• AIM OF THE TASK: How many lines hold the string "that"? Reply with the number alone.

++++ DATA EXTRACT ++++

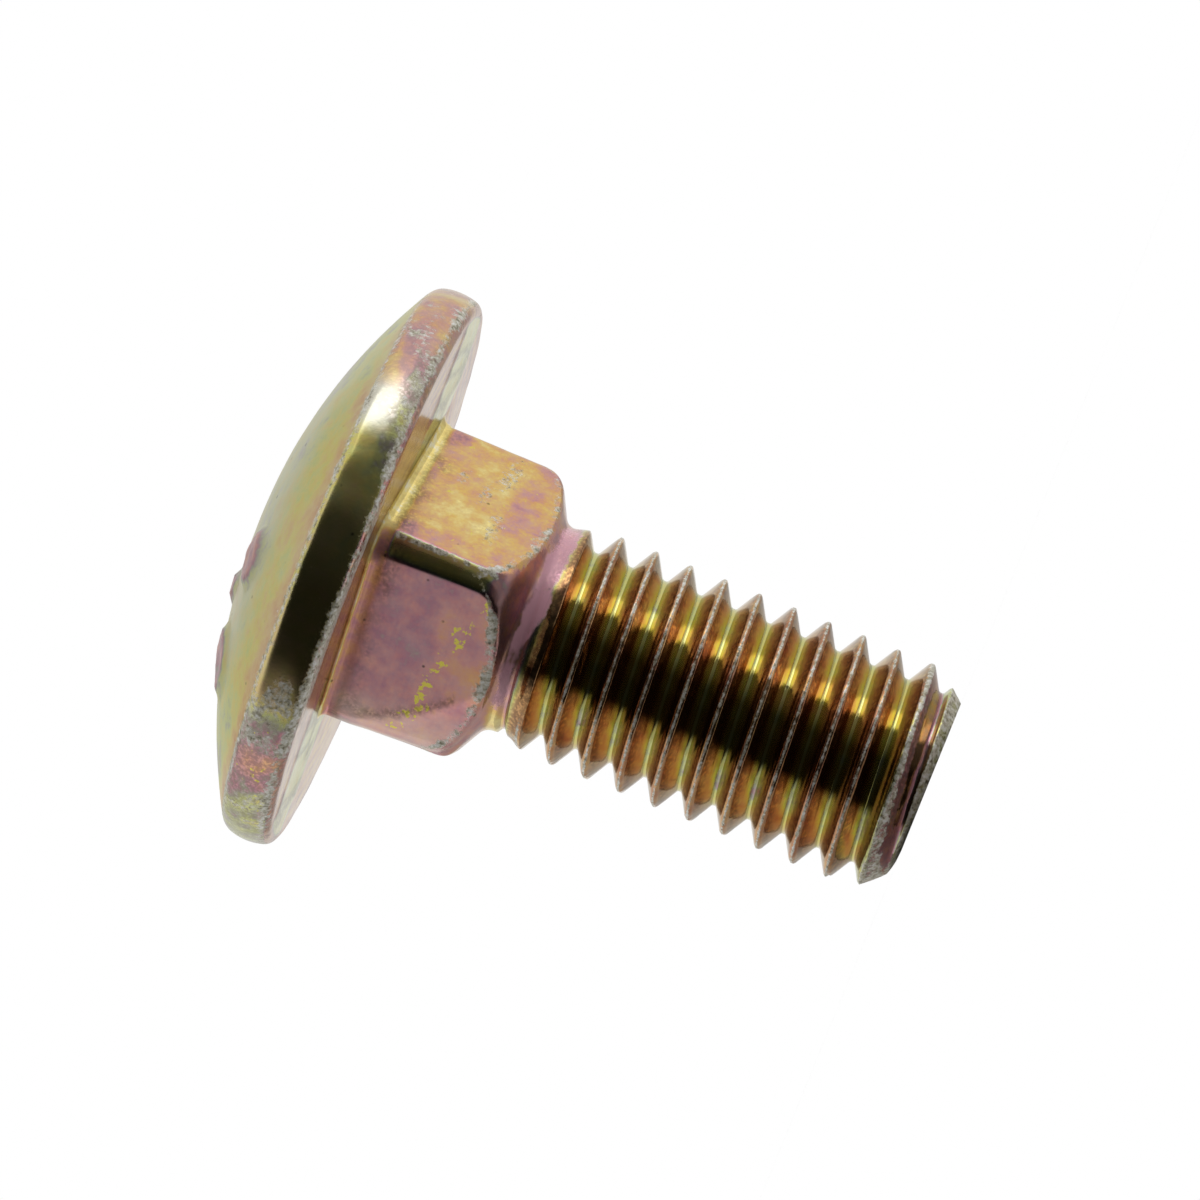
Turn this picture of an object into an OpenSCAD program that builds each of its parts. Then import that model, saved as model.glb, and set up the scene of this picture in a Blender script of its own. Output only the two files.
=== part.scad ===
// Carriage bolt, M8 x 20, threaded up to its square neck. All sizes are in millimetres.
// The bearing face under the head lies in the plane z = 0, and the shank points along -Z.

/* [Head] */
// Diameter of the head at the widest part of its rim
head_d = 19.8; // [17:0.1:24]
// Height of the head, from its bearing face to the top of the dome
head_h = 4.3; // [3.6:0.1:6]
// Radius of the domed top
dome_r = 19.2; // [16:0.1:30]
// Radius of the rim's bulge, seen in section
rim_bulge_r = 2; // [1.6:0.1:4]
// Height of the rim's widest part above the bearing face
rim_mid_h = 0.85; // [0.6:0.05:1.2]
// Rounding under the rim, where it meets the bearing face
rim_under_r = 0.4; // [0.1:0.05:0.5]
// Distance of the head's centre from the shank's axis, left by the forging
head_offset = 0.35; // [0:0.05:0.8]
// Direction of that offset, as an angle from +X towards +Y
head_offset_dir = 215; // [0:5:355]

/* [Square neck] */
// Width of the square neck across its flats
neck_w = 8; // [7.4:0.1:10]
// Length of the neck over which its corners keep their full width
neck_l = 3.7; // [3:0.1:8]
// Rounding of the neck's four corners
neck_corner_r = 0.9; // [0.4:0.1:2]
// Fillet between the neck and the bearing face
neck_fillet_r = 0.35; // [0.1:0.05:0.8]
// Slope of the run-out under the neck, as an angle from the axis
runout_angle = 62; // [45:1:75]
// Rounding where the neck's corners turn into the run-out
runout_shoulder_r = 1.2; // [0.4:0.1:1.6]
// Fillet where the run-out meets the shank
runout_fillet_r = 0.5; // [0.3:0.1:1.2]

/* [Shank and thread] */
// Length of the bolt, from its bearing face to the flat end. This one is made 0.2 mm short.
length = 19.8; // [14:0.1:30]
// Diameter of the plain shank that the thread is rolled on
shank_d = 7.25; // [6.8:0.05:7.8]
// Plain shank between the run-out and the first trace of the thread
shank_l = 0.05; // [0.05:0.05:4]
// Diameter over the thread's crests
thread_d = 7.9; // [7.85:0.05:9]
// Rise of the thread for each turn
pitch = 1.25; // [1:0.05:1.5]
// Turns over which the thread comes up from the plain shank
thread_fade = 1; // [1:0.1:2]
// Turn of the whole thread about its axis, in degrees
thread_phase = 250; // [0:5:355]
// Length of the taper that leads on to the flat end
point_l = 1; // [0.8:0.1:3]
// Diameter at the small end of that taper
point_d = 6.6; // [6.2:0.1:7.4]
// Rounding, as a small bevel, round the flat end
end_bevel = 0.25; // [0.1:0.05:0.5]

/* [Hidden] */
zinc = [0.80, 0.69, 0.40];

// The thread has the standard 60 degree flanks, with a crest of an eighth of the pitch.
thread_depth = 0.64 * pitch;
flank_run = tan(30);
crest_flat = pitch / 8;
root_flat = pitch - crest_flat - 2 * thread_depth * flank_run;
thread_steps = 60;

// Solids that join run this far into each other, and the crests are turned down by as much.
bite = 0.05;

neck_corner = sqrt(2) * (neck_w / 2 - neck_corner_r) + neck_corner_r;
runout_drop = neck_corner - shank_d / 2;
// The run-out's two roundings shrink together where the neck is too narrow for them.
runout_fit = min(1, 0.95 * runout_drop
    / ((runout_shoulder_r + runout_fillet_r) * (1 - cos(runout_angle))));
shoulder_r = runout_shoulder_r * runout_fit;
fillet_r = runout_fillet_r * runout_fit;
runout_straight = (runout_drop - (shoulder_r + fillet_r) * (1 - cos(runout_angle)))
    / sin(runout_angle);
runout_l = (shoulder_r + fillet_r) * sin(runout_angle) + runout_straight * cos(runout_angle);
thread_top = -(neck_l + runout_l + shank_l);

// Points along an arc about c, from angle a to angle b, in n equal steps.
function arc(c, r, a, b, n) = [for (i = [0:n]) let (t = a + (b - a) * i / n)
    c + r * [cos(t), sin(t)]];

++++

• EXERCISE RESPONSE: 6